В шестидесятые годы и книги, и люди, мне близкие, были сосредоточены в Институге востоковедения, в кабинете Ю. Н. Рериха, который до того был моим учителем тибетского языка. Он сочувствовал мне и В. Н. Топорову, помог нам издать наш очерк санскрита, вызывавший у начальства сомнение своей структуральной ориентацией. Этот тихий воспитанный человек умел добиваться своего. Помню, как на открытии выставки картин своего отца Юрий Николаевич, говоривший с индий­ским послом К. Меноном, прервал беседу и участливо расспрашивал меня о судьбе нашей рукописи. Ю. Н. Рерих умер вскоре после возвращения из Индии в Россию. Сердце не выдержало непривычных волнений советской жизни, особенно обманов и лжи по поводу так и не открывшегося музея его отца. Полотна, привезенные им для этого музея, разбросали по разным картинным галереям страны, что и было главной причиной сердечного приступа у Юрия Николаевича.

После смерти Ю. Н. Рериха все его книги составили библиотеку кабинета его имени, где занимались его ученики и сотрудники. Там я нашел все мне нужное для нескольких работ, относившихся к языкам и истории Бактрии, Китайского Туркеста­на и сопредельных областей Центральной Азии. В книге «Чет и нечет» я писал о частной библиотеке как непосредственном продолжении мозга человека, как бы его части. Занимаясь в кабинете Рериха, я продолжал общаться с Юрием Николаевичем и после его смерти самым прямым образом: он говорил со мной подбором книг на разных восточных и западных языках. Его буддийскому сознанию эта мысль была бы близка.

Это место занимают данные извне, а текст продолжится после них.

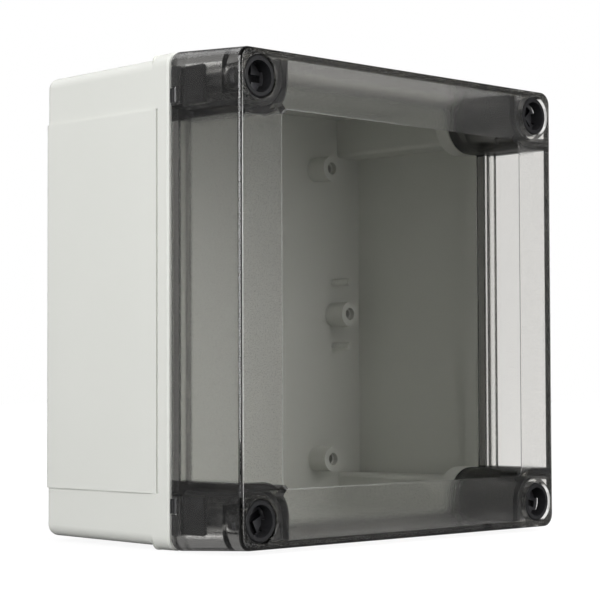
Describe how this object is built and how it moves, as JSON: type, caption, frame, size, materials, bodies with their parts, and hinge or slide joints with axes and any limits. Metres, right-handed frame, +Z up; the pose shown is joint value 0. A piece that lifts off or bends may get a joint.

Некоторые другие хорошие мои знакомые тоже сохранились в совокупностях своих книг. Я вспоминаю собрание русских поэтов И. Н. Розанова, необычайного энтузиаста изучения стихов, когда-то моему отцу и мне показывавшего свои сокро­вища. Когда умер отчим моей мамы, историк права Борис Иванович Сыромятников (он участвовал в 1917 году в предпарламенте как кадет; о его воинствующем отрицании большевиков у нас дома было принято говорить с юмором, цитировали его слова: «в их метро я ездить не буду»), книжные магазины по цензурным причинам отказались купить некоторые из философских книг, ему принадлежавших. Их отдали мне. Так, совсем молодым я узнал о Бердяеве, С Булгакове и особенно о Шестове, которого не устаю перечитывать. Многие годы он был для меня образцом независи­мого скептического мыслителя, склонного к сомнению (таких нам в России недостает, недаром столько людей без пересадки попали из коммунизма в православие, лишь бы заполнить вакуум).

Библиотеки располагают думать о жизни и смерти. Ко мне попадали книги, как части души, таких людей, погибших в сталинское время, как философ Г.Г. Шпет. Один мой друг с математическим уклоном посмотрел на мои книги на даче в Переделкине (он не знал, что это только часть библиотеки, теперь разбросанной по разным домам, странам и континентам) и заметил с явным укором, что, когда он их пересчитал грубо (помножив число полок на число книг на каждой полке в среднем), их оказалось гораздо больше, чем я смогу прочитать за жизнь. Он не принял во внимание, кроме всего прочего, того, что филологи пользуются словарями, грамматиками, да и старыми текстами особым образом: к одному месту мы обращаемся так часто, что зазубриваем его наизусть незаметно для самих себя, а другие страницы не раскрываем вообще.